There are also some tron variants I like: triscuit tron and so forth.

I also like some of the limited control decks, like burning vengeance and the new SOI card that puts zombies on the board for each instant/sorcery in the yard.

But it probably makes more sense from an efficiency point of view to make your control/win con revolve around planeswalkers.
 
I'll put in a good word for Obelisk of Alara.



It's been in the cube since the beginning, pretty highly picked. There you usually don't see it cast and activated on the same turn, it's more take the tempo hit as soon as you can afford to and try to turn the corner on the following turns. So siding in artifact removal against it should be effective.

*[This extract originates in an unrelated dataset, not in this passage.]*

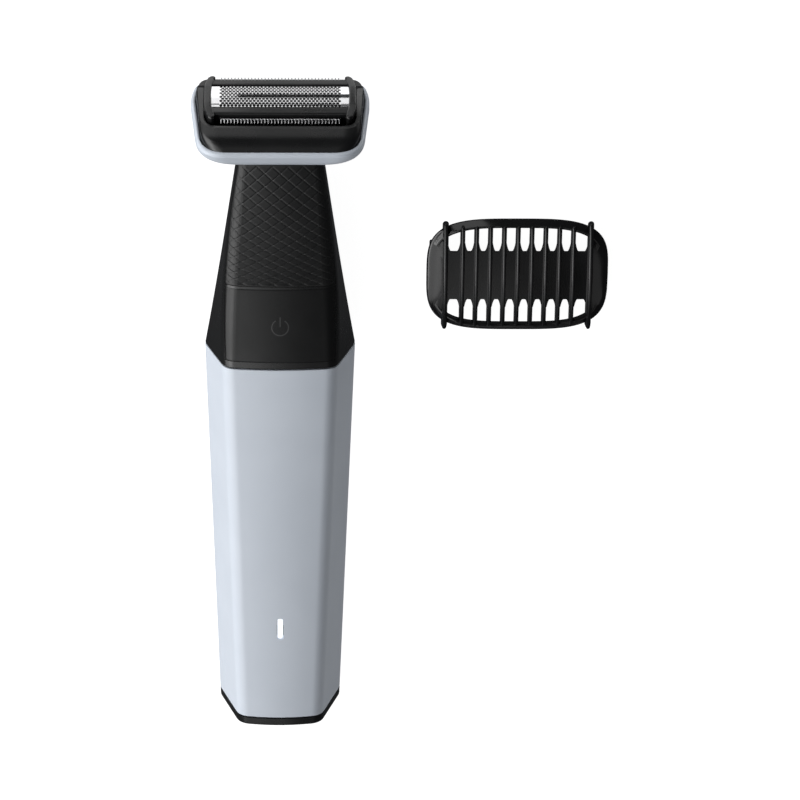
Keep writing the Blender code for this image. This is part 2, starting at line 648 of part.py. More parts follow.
def make_comb(comb, gloss):
    """One moulding: a shallow ring on two clip legs, end cheeks, a plate over the foil and ribs across."""
    low, high = COMB_RING_Z
    outer = [[(x, y, z) for x, y in comb_outline(inset)]
             for z, inset in ((low, 0.0), (high - 1, 0.0), (high, 0.8))]
    inner = [[(x, y, z) for x, y in comb_outline(inset)]
             for z, inset in ((low, 1.7), (high - 1, 1.9), (high, 2.2))]
    made = solid("click_on_comb", tube(outer, inner), gloss, comb)
    leg = rounded([(COMB_HALF[0] - 2.5, 0), (COMB_HALF[0] - 0.9, 0), (COMB_HALF[0] - 0.7, low + 0.6),
                   (COMB_HALF[0] - 2.1, low + 0.6), (COMB_HALF[0] - 2.1, 2.2)], [0.5, 0.4, 0.1, 0.1, 0.5], 3)
    legs = [[(x * side, y, z) for x, z in leg] for side in (1, -1) for y in (-COMB_LEG_Y, COMB_LEG_Y)]
    carve(made, together(loft(legs[:2]), loft(legs[2:])), "UNION")
    plate = box((-COMB_THICK_RIB_X, COMB_THICK_RIB_X), (-COMB_PLATE_Y, COMB_PLATE_Y), COMB_PLATE_Z)
    carve(made, plate, "UNION")
    cheeks = []
    for side in (-1, 1):
        edge = [(side * abs(x), y) for x, y in comb_outline(1.0) if x * side >= 19.0]
        edge.sort(key=lambda p: math.atan2(p[1], p[0] * side))
        cheeks.append(prism(edge, 4.9, 6.4))
    carve(made, together(*cheeks), "UNION")
    span = COMB_RIB_PITCH * (COMB_THIN_RIBS - 1) / 2
    ribs = []
    for x in [-COMB_THICK_RIB_X, *steps_between(-span, span, COMB_THIN_RIBS - 1), COMB_THICK_RIB_X]:
        thick = abs(x) == COMB_THICK_RIB_X
        half, reach = (0.8, 16.4) if thick else (0.6, 15.4)
        profile = rounded([(-reach, 4.7), (reach, 4.7), (reach, 6.4), (0, 9.2), (-reach, 6.4)],
                          [0.3, 0.3, 0.9, 9.0, 0.9], 3)
        ribs.append(prism(profile, x - half, x + half, "x"))
    carve(made, together(*ribs), "UNION")


# ---------------------------------------------------------------- the whole object

def clear_scene():
    for thing in list(bpy.data.objects):
        bpy.data.objects.remove(thing, do_unlink=True)


def main():
    clear_scene()
    groomer = empty("groomer", None, (0, -REST_Y, 0))
    head = empty("head", groomer, (0, *HEAD_ORIGIN), HEAD_TILT - 90.0)
    comb = empty("comb", groomer, (*COMB_XY, 0))
    pale = material("pale_shell", PALE, 0.45)
    black = material("black_plastic", BLACK, 0.45)
    gloss = material("gloss_black", BLACK, 0.15)
    rubber = material("rubber", (0.02, 0.02, 0.02), 0.8)
    steel = material("steel", STEEL, 0.3, 1.0)
    brass = material("brass", BRASS, 0.3, 1.0)
    inner = material("inner_plastic", (0.75, 0.75, 0.72), 0.5)
    green = material("circuit_green", (0.02, 0.16, 0.06), 0.4)
    wrap = material("cell_wrap", (0.04, 0.16, 0.30), 0.35)
    make_shells(groomer, pale, black)
    make_base(groomer, black, steel)
    make_inside(groomer, inner, steel, green, wrap)
    make_motor(groomer, steel, inner, brass)
    make_drive(groomer, head, steel, inner)
    make_collar(groomer, pale)
    make_casing(head, black, rubber)
    make_cartridge(head, black)
    make_foil(head, steel)
    make_trimmers(head, steel)
    make_cutter(head, inner, steel)
    screw("grip_screw", (0, GRIP_SCREW_Y), 0.3, 7.0, "z", steel, groomer)
    make_comb(comb, gloss)


main()
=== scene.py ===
"""The looks of the body groomer: its visible pieces, materials, light and camera, round the CAD frame.

Shapes are worked out in millimetres, in the frames that the CAD model uses. The groomer's frame has Y
from the base to the head and Z out of the flat back. The head's frame sits on top of the foil: x along
it, y across it towards the back trimmer and z out of it. The comb's frame stands under its middle.
"""
import json
import math

import bmesh
import bpy
from mathutils import Matrix, Vector

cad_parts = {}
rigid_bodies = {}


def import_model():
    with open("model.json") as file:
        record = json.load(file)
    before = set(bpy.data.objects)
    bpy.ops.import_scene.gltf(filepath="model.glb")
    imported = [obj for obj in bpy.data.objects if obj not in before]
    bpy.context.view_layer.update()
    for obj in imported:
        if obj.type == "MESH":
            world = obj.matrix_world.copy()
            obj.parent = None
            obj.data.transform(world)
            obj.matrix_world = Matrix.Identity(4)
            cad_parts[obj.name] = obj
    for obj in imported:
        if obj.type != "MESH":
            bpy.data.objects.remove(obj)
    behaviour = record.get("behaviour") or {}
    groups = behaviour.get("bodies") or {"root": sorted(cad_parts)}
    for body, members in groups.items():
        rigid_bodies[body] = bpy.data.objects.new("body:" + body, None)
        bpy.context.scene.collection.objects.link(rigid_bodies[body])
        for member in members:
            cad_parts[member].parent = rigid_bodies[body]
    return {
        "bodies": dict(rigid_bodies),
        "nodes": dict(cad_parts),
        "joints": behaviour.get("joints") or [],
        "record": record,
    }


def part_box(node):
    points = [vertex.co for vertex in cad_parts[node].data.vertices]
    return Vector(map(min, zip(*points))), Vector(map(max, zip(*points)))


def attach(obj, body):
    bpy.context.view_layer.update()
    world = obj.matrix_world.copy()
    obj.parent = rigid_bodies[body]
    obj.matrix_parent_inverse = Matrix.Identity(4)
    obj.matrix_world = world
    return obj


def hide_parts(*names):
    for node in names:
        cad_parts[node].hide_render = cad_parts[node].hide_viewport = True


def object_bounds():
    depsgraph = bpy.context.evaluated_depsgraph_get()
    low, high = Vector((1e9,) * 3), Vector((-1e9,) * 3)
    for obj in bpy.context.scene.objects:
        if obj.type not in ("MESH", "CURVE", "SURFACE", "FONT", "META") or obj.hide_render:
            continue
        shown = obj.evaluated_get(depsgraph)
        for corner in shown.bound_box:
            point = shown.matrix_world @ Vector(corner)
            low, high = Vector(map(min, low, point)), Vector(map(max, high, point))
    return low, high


MM = 0.001
CAMERA_TILT = math.radians(25.0)     # from straight down towards the head
CAMERA_DISTANCE = 1.1
CAMERA_TARGET = (0.0, 0.0372, 0.013)
CAMERA_LENS = 175.9                  # on Blender's sensor, 36 mm wide

# The handle: the CAD model's sections, as half-widths, heights and corner roundings.
GAP = 0.3
WALL = 1.8
REST_Y = 60.0
SECTION = ("y", "back_x", "back_z", "wide_x", "wide_z", "front_x", "front_z", "crown_z",
           "back_ease", "wide_ease", "front_ease")
BASE_SECTION = (0.0, 12.0, 0.0, 18.1, 6.3, 11.6, 26.0, 27.0, 3.0, 3.6, 3.2)
SPLIT_SECTION = (113.0, 14.5, 0.0, 22.0, 6.6, 15.3, 26.5, 27.5, 3.5, 4.4, 3.4)
MID_SECTION = (142.5, 12.5, 1.2, 16.5, 9.5, 15.2, 24.3, 25.2, 3.5, 4.0, 4.6)
NECK_SECTION = (172.0, 8.6, 4.4, 12.0, 13.0, 11.6, 20.6, 21.5, 3.0, 3.0, 3.0)
SPLIT_Y = SPLIT_SECTION[0]
NECK_Y = NECK_SECTION[0]
CAP_Y = 2.3
DRIVE_Z = 12.5
GRIP_SCREW_Y = 123.0
PANEL_EDGE = 0.35
PANEL_GAP = 0.06

# The head.
HEAD_ORIGIN = (189.9, 16.0)
HEAD_TILT = math.radians(20.0)
FOIL_X = 18.8
FOIL_EDGES = (-4.4, 3.7)
FOIL_RADIUS = 14.0
FRAME_X = 20.5
FRAME_FRONT = -9.3
FRAME_BACK = 9.2
FRAME_FLOOR = -8.0
FRAME_STEP = -3.4
CHEEK_X = 19.0
WELL_FRONT = -10.3
TEETH_X = 16.5
TEETH = 36
GUARD_Z = -1.9
CASING_TOP = -2.2
CASING_BACK_TOP = -4.3
RIM_TOP = -6.5
RIM_BOTTOM = -10.9
CASING_FLOOR = (-11.6, -8.8)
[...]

It's a win condition for the end-game, it doesn't even seem that good if you were to cheat it into play early. It takes some planning about which colors you can use or any-color sources to make it really shine. I think it's good that the {1}{U}{T} ability isn't as strong as the other colors, it's perfect for three-color decks that don't include blue which is a cool archetype to incidentally support.
 
I'll probably try to find one of those now :). I've always had it in the back of my mind, but never went in on it until this in depth analysis. Like that it rewards solid deck construction/splashes, and is firmly a cool control win con in the spirit of this thread!

Also can basically have "converge", and it'd be cool to see someone in my group push for >3 colors.
 
I dont know how cube specific a thread like this can be, so making anectodal judgements on cards seem like a poor way to make the most of the topic.

I think it is better to say what kind of format a fun looking card would be a best fit for, rather than saying "this card is bad because I run my cube this way".

For obelisk of alara, maybe it would belong best someplace where 3-color goodstuff isnt as strong of a deck and the cube both is more synerge oriented and has a mana base that allows splashing?